The response we received from Nottinghamshire Police demonstrates a number of key points that we have highlighted in this latest and previous briefings, including Best practice in policing:

  • The vital role of data in identifying and addressing issues and problem areas;
  • The importance of having a multi-agency protocol in place and working collaboratively with partners;
  • The need for child-centred policing to be implemented and encouraged at a high level in the force;
  • Concerns around missing incidents;
  • The need to identify homes that are calling the police and to work with providers to ensure a common understanding of when it is appropriate to call the police and when it is not;
  • The importance of liaison between the police and Ofsted to ensure that issues are highlighted to the regulator.

This is what Nottinghamshire Police told us:

“At a strategic level Assistant Chief Constable Steve Cooper chairs a quarterly Child Centred Policing meeting at which the key areas of policing are represented. This has enabled us to develop a monitoring framework and impact log through which ‘child centred’ activities are tracked, providing assurance and force wide oversight.

“Nottinghamshire has dedicated Missing from Home (MFH), Locate and Safeguarding teams. These teams focus on high risk missing from homes, and those cases where the MFH is at risk of child sexual or criminal exploitation. A significant proportion of these cases concern children in care and the staff within the teams build good rapport and professional knowledge on how to best manage the episodes, both with the young person, the family and care providers. We have a robust return interview process in place, where records cannot be finalised without completion, and the safeguarding team proactively ensure that follow up referrals and multi-agency action takes place.

“A monthly multi-agency scrutiny panel is held and chaired by the police. The meeting covers those young people most frequently missing during the reporting period and those most at risk. The meeting is called ‘Multiple missing and Hotspots meeting’. A standing agenda item is top reporting locations, a list which is generated through data we routinely collate to enable us to identify patterns and inter-dependencies between missing episodes, providers and other reported incidents. Through this we are able to highlight issues with particular homes or placements and then influence what change is necessary.

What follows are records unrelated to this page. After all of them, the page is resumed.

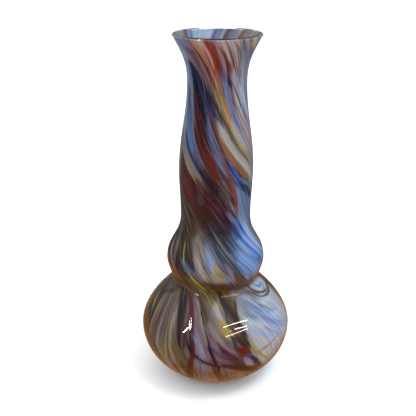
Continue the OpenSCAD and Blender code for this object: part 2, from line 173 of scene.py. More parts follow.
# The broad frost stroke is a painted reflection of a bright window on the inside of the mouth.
STROKES = strokes("""
# Broad fields of the neck and the mouth, then of the knop, then of the bulb.
frost 30 6 1 -88,310 -82,272 -80,240 -76,212
mist 16 5 0.9 -66,268 -68,246 -74,226 -76,196
blush 34 6 1 10,306 30,290 48,274 66,258 84,240
rosegrey 26 5 1 -74,310 -50,292 -28,276 -8,262 8,250
lavender 30 6 1 30,274 50,258 68,242 86,222
plum 34 5 1 -58,276 -40,256 -22,236 -2,214 18,194 34,176
slate 14 4 0.8 -62,262 -54,246 -44,230 -34,216 -20,202
stone 24 5 1 0,250 14,232 34,216 56,202 78,188
smoke 20 5 1 -78,226 -60,210 -44,200 -28,192 -12,184
sienna 40 6 1 -88,196 -66,176 -52,160 -38,142 -22,124
maroon 40 5 1 -62,204 -38,184 -18,170 4,154 24,138
oxblood 26 5 0.9 -8,204 8,188 20,172 30,154
steel 36 5 1 42,184 52,164 68,146 84,126
bistre 46 8 1 -86,132 -62,124 -44,116 -28,106 -14,96
smoke 24 6 1 -26,140 -16,126 -8,112 2,100
umber 18 5 0.9 0,148 12,136 24,122 36,108
sky 34 5 1 24,140 44,126 64,114 84,102
ochre 12 5 1 -100,97 -60,98 -20,97 20,96 60,97 96,98
taupe 60 8 1 -84,92 -66,76 -58,56 -54,36 -52,16
taupe 50 8 1 -40,92 -28,76 -22,56 -20,36 -20,14
mauve 46 8 0.9 -18,84 -6,66 4,50 10,34 12,18
cloud 66 6 1 50,86 54,74 57,60 60,42 62,22
tan 40 9 0.8 -60,26 -30,20 0,18 30,20 60,26
# The far side of the mouth, seen over the lip.
pearl 22 5 0.9 108,302 120,290 134,274
frost 26 4 0.9 198,303 207,290 220,274
mist 20 4 0.9 244,303 253,290 266,274
citron 4 1 0.9 246,300 253,290 262,278
rosewood 6 1.5 0.9 229,301 236,291 245,279
azure 5 1.5 0.9 219,301 226,290 235,279
azure 12 2.5 0.9 172,302 180,290 190,276
rosewood 3 1 0.9 180,302 188,290 198,277
pearl 2.5 0.8 0.9 168,301 174,292 182,281
steel 8 2 0.9 150,302 157,290 167,277
olive 4 1 0.9 159,301 166,291 175,280
bistre 2.5 1 0.9 163,301 170,290 179,279
brick 4.5 1 0.9 136,301 143,291 152,280
rosegrey 3 1 0.8 124,301 131,291 141,279
# The flare and the throat.
haze 11 3 0.9 -70,300 -63,286 -60,272 -58,262
mauve 9 3 0.9 -60,301 -52,291 -44,283 -34,274
indigo 6 1.5 0.9 -50,302 -42,292 -32,282 -23,273 -14,265
rosewood 7 2 0.8 -46,296 -38,287 -28,278 -16,268 -6,260
pearl 6 1.5 0.9 -30,302 -25,296 -17,287 -10,279
peach 9 2.5 1 -33,299 -25,290 -16,280 -7,270 2,260
garnet 1.8 0.7 0.8 -41,301 -31,289 -21,278 -11,268 -3,259 4,251
brick 11 2 1 -16,304 -10,292 -3,282 3,274 9,264
clay 6 1.5 1 0,276 8,265 15,254 23,243 31,234
rust 4 1.2 0.8 -8,298 -2,287 4,277 9,268
salmon 8 3 0.8 -4,302 8,290 18,281 26,274
rust 5 2 0.8 3,293 12,284 19,276 24,270
pearl 1.6 0.6 0.8 0,300 10,291 20,282
pearl 1.6 0.6 0.7 10,300 20,291 29,282 38,274
garnet 1.6 0.6 0.7 8,297 18,288 28,279 38,270
rosegrey 5 2 0.9 18,296 28,286 38,277 50,267
olive 1.8 0.6 0.9 19,298 30,292 38,285 45,278
slate 6 2 0.9 31,302 38,293 46,285 56,276 66,266
mauve 6 2 0.9 46,300 54,292 63,285 74,277
pearl 5 1.5 0.9 50,301 58,296 66,290
denim 7 2.5 0.8 50,288 58,278 66,268 76,256
pearl 9 3 0.7 72,284 76,272 80,258
# The dark wedge and what runs beside it.
steel 6 2 0.9 -60,280 -56,266 -50,252 -42,240 -32,229
midnight 10 2 1 -54,281 -46,273 -38,264 -28,256 -18,249 -6,241
ink 6 1.5 1 -50,279 -44,268 -40,257 -36,247 -30,238
ink 5 1.5 1 -46,277 -38,270 -30,262 -20,254 -10,247
navy 4 1.5 0.8 -36,268 -28,261 -20,252 -13,243 -8,234
maroon 9 2 0.9 -44,262 -40,248 -33,236 -24,225 -14,214
bistre 4 1.5 0.9 -14,256 -4,249 6,241 16,233 26,224 36,216
rosewood 4 1.5 0.7 -28,262 -20,251 -12,241 -4,231 5,221
rust 12 2 0.95 -34,243 -25,228 -15,213 -5,200 5,188
rust 6 2 0.7 -24,222 -14,209 -5,198 3,190
slate 4 1.5 0.9 -26,250 -20,238 -13,227 -5,217 4,207 12,199
indigo 3 1 0.8 -20,240 -14,230 -7,221 1,212
garnet 4 1.5 0.8 -13,247 -6,237 1,226 9,216
mauve 4 1.5 0.8 0,218 8,209 16,200 24,191
steel 3 1.2 0.8 -6,216 2,207 10,199 18,191
# The second wedge, and the pale and yellow bands to the right of the neck.
slate 5 1.5 0.9 8,278 13,268 18,258 25,248 33,238
clay 6 2 0.7 -6,266 3,256 12,246 22,236 32,226
gold 2.2 1 0.9 -2,262 8,251 17,241 27,231 37,221 48,212 60,205 74,197
peach 4 1.5 0.7 12,255 21,245 31,234 42,225 54,217
oxblood 4 1.2 0.9 19,273 23,266 28,258 34,249 41,241
rosewood 3 1.5 0.7 14,280 19,274 24,268
blush 8 2 0.9 26,262 34,252 44,242 56,232 70,222 84,214
mauve 1.8 0.7 0.7 30,256 38,247 48,238 60,229
mauve 1.6 0.6 0.6 38,256 50,246 62,236 76,226
rosegrey 5 2 0.8 34,270 46,260 58,251 70,242
frost 5 2 0.7 46,262 58,252 70,243 82,234
denim 4 2 0.7 60,266 68,255 77,244 86,233
pearl 7 2.5 0.8 7,232 13,226 20,219 31,210 43,202 56,194 70,186 84,178
taupe 3 1.2 0.9 8,241 17,232 28,221 40,212 54,204 68,196
copper 5.5 1.5 0.95 -4,229 5,221 15,213 26,205 37,198 48,192 62,187
umber 2.5 1 0.8 24,200 36,194 48,188 60,184 74,178
midnight 5 2 0.8 34,188 46,182 58,177 70,171 82,164
# The blue line across the neck, with the grey patch under it.
denim 9 3 0.9 -66,244 -57,232 -48,222 -40,214
navy 4 1.2 1 -64,228 -55,220 -45,212 -35,205 -26,198
stone 4 1.5 0.6 -62,214 -48,204 -34,195 -22,189
olive 3 1.5 0.6 -56,206 -44,198 -32,191
slate 1.5 0.6 0.8 -60,220 -48,210 -36,201 -24,193
rust 5 2 0.7 -58,200 -44,190 -32,183 -18,175
brick 5 2 0.6 -14,186 -4,177 6,169 16,160
midnight 3 0.8 1 -24,196 -14,189 -3,182 8,174 19,166 30,158 38,152
midnight 1.5 0.6 0.9 -14,181 -2,172 10,163 22,154 33,146
garnet 2 0.8 0.7 -34,182 -22,174 -10,166 2,158 14,149
clay 3 1 0.8 12,202 20,193 28,183 33,172 36,160
taupe 5 2 0.7 4,196 13,186 20,177 27,167
# Olive and brown streaks at the left of the lower neck.
moss 4 1.5 0.9 -72,178 -64,169 -54,159 -44,149 -34,140
umber 6 2 0.8 -74,168 -62,156 -50,145 -38,133
bistre 3 1 0.8 -64,152 -52,142 -40,131 -30,121
sienna 4 1.5 0.8 -46,164 -36,154 -26,144 -16,134
taupe 4 1.5 0.8 -32,152 -22,142 -13,132 -5,122
bistre 2.5 1 0.8 -12,156 -3,146 6,137 14,128
slate 5 2 0.8 -4,150 6,141 16,132 26,123
# The pale blue field with its cobalt lines.
haze 12 3 0.9 42,150 52,140 62,131 74,122
frost 6 2 0.8 50,144 60,134 70,126 80,118
royal 3.5 0.9 1 34,155 43,147 53,138 63,129 74,119
royal 2.5 0.9 0.8 40,140 50,131 60,122 70,113
cobalt 2 0.8 0.8 30,140 40,130 50,121 60,112
slate 1.4 0.6 0.8 40,178 50,166 61,155 73,145
slate 1.4 0.6 0.8 46,182 56,171 67,160 79,150
denim 5 2 0.8 52,176 62,164 72,152 82,141
# The knop.
tan 4 1.5 0.7 -78,128 -68,120 -58,112 -50,104
amber 5 2 0.8 -78,110 -66,104 -54,100 -42,97
plum 4 1.5 0.8 -54,118 -46,108 -38,100 -32,94
denim 6 2.5 0.8 -44,120 -36,116 -28,114 -22,110
citron 3 1.2 0.8 -34,114 -27,106 -20,100 -12,95
olive 2 0.7 0.9 -26,136 -19,126 -10,114 -1,103
stone 8 3 0.8 -22,130 -16,120 -9,110 -3,103
haze 6 2.5 0.8 -12,134 -6,124 0,114 4,106
teal 4 1.5 0.8 0,132 7,126 14,121
cobalt 4 1.5 0.9 8,130 16,123 24,117
gold 7 2 0.9 -2,120 3,112 8,105
rosewood 2.5 1 0.8 2,128 10,118 18,108 26,99
chestnut 2.5 1 0.8 8,128 17,117 26,106 34,98
pearl 3 1.5 0.8 12,122 18,114 24,108
ochre 8 2 1 22,112 30,104 38,98
navy 1.8 0.7 0.9 16,122 26,113 36,104 46,97
umber 6 2.5 0.8 -14,104 0,100 14,101 28,99
# The bulb's left half.
olive 5 2 0.8 -88,82 -78,70 -72,56 -66,40
bistre 5 2 0.9 -84,88 -76,80 -66,84 -58,89
citron 2.5 0.8 0.9 -80,76 -76,72 -73,68
moss 2 0.8 0.9 -70,80 -66,68 -65,56 -64,44
navy 3 1.2 0.8 -80,69 -76,66 -73,62
mauve 3 1.2 0.7 -64,84 -60,70 -58,56 -57,42
smoke 4 1.5 0.8 -56,84 -52,70 -50,56 -48,40 -46,28
olive 2 0.8 0.7 -50,84 -46,70 -44,56 -42,42
slate 2.5 1 0.6 -54,80 -49,66 -46,52
gold 2.5 1 0.7 -44,60 -42,46 -40,34 -38,24
stone 4 2 0.5 -42,84 -39,70 -36,54 -34,40
sienna 5 2 0.7 -38,48 -34,36 -32,24
olive 2.5 1 0.8 -36,72 -31,58 -27,44 -25,30
oxblood 7 1.8 1 -52,91 -42,88 -35,80 -31,70 -28,58
ink 4 1.5 0.9 -46,90 -39,86 -34,78 -32,68
plum 3 1.2 0.9 -28,70 -25,62 -24,52
rust 4 1 1 -36,90 -29,86 -23,78 -20,68 -18,56
crimson 4.5 0.9 1 -22,76 -19,64 -17,52 -18,38 -21,22 -23,12
taupe 5 2 0.8 -22,90 -14,80 -9,68 -6,56
umber 4 1.5 0.8 -30,60 -24,46 -21,32 -20,18
olive 4 1.5 0.9 -32,104 -22,98 -13,92 -7,87 -3,82
olive 3 1.2 0.8 -24,94 -15,88 -8,80 -4,72
# The bulb's middle.
plum 2.6 0.8 1 -17,86 -12,76 -7,64 -3,52 0,42 3,32 8,18
rosegrey 5 2 0.8 -14,64 -11,54 -10,44 -10,32
slate 1.4 0.7 0.8 -12,48 -11,36 -12,24 -13,16
steel 4 2 0.6 -18,70 -14,60 -10,52
rosewood 7 2.5 0.8 -6,68 4,60 12,52 20,46
denim 3 1.2 0.7 -2,60 6,54 13,48 20,44
crimson 5 2 0.6 4,54 12,46 20,42 26,40
rust 3 1.2 0.8 -4,46 0,34 4,24 6,12
tan 5 2 0.7 -8,34 -4,24 -2,14
bistre 2.2 0.9 0.9 -27,71 -22,58 -14,48 -4,41 8,38 20,40
pearl 7 2.5 0.9 -2,84 4,78 9,72
taupe 6 2 0.8 -6,78 0,68 8,60 16,54
chestnut 3.5 1 1 -2,98 5,92 12,86 19,77 23,68 26,60
chestnut 3 1 0.9 32,96 26,90 21,82 20,74 23,64
umber 6 2 0.8 14,92 18,86 19,80
gold 7 1.5 1 2,76 8,68 15,62
amber 4 1.2 0.9 14,72 17,66 21,62
umber 7 2 0.9 18,66 22,58 25,50
ember 7 2 0.9 17,54 22,49 27,44
teal 2.4 0.8 1 9,86 11,74 13,64 17,53 22,42
maroon 7 2 0.9 12,46 20,40 28,34 36,28
pearl 5 2 0.8 22,43 26,38 30,34
navy 4 1 1 23,50 28,42 33,35 39,27
brick 3 1.5 0.7 26,36 32,30 38,24
# The bulb's right half: cloudy white with blue, and the looped thread.
pearl 16 5 0.8 30,80 36,66 42,52 50,40
haze 9 3 0.8 32,88 42,80 54,72 66,64
haze 8 3 0.7 44,70 56,62 68,56 80,52
azure 1.6 0.7 0.8 32,84 42,74 53,64 66,54
azure 1.4 0.6 0.7 30,78 40,68 50,58 60,50
slate 1.4 0.6 0.7 36,90 46,82 58,73 72,66
cloud 7 3 0.8 46,86 58,78 72,74
steel 6 2.5 0.6 28,78 36,74 44,74
brick 1.2 0.6 0.7 26,46 36,48 46,49 56,53
citron 2.2 0.7 1 22,66 27,56 34,46 42,36 52,26
blush 22 8 0.8 48,40 60,34 72,34
ochre 4 2 0.6 44,88 50,82 52,76
frost 12 2 0.9 64,88 76,86 88,87
navy 1.8 0.7 0.8 60,85 70,83 80,86
""")

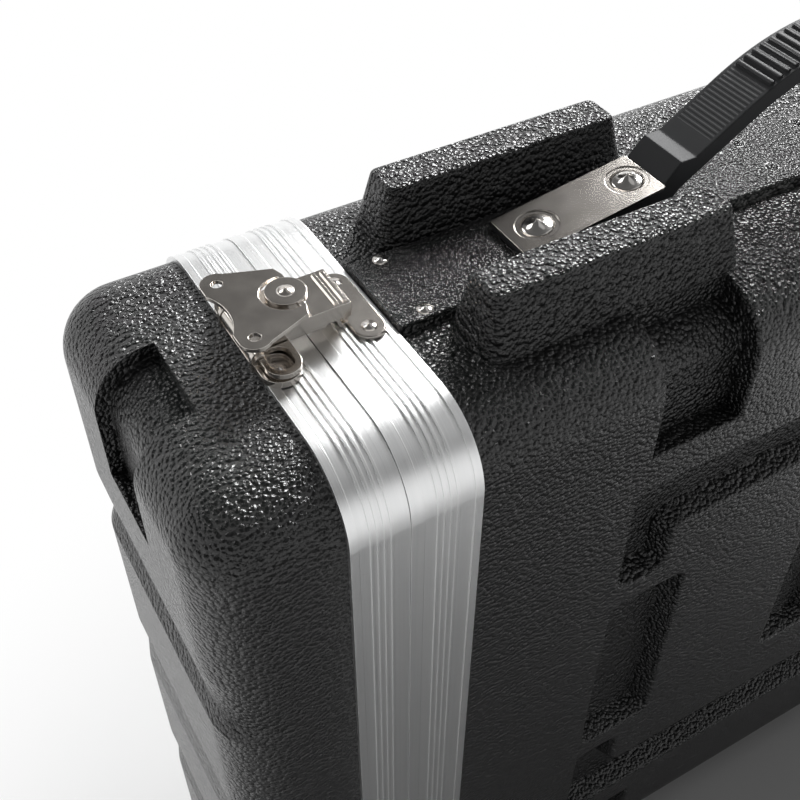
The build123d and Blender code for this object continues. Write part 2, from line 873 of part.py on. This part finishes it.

“Additionally, MFH coordinators review incidents reported to the police daily, checking for policy compliance and escalating issues where necessary. For example, there was an issue with a certain provider that had numerous reporting issues for the few children they housed, so the police requested a meeting with social care and the provider which resulted in staffing and procedural changes.

“Nottinghamshire Police has two dedicated children in care police officers who work with young people and the care providers. The established posts are jointly managed by Children’s Social Care and are now replicated across both Nottingham City and Nottinghamshire Local Authorities. Over the years the structure of children’s residential homes has changed considerably and in the city alone we now have ten small group homes run by Nottingham City Council and sixty five private run establishments. A principal accountability of this role is working with those care providers and Ofsted, promoting best practice and identifying opportunities for learning and training.

We have seen a reduction in offending behaviour of children in care from 20% 12 years ago to 4.3%

“The children in care officer will often be tasked with problem solving specific issues that arise within residential settings. Significant work has been done by the officers in reinforcing boundaries and guiding providers where incidents should not be reported as crimes and should be dealt with as they would be in a family home. Another aspect of the role is to generate and signpost children in care into diversionary activities as well as undertaking campaigns such as awareness training of CSE with budget hotels and door staff.

“Nottinghamshire has successfully introduced the Multi-Agency Reducing Offending Behaviour Protocol for Children in Care which has been shared with other forces as a model of best practice. In Nottingham City we have seen a reduction in offending behaviour of children in care from 20% 12 years ago to 4.3% (Corporate Parenting Board report 2018). The protocol is supported by the CPS with a dedicated Senior Crown Prosecutor for youth work who also sits on the Out of Court Disposal Scrutiny panel. In addition to this there is a dedicated Youth Justice worker for children in care, and weekly out of court disposal panels where specialists assess the cases, determining the most appropriate outcome with a keen focus on reducing first time entrants.”

These are, Nottinghamshire Police tell us, just a few representative examples of the work the force is doing to address vulnerability and prevent criminalisation. We are grateful to the force for sharing them with us.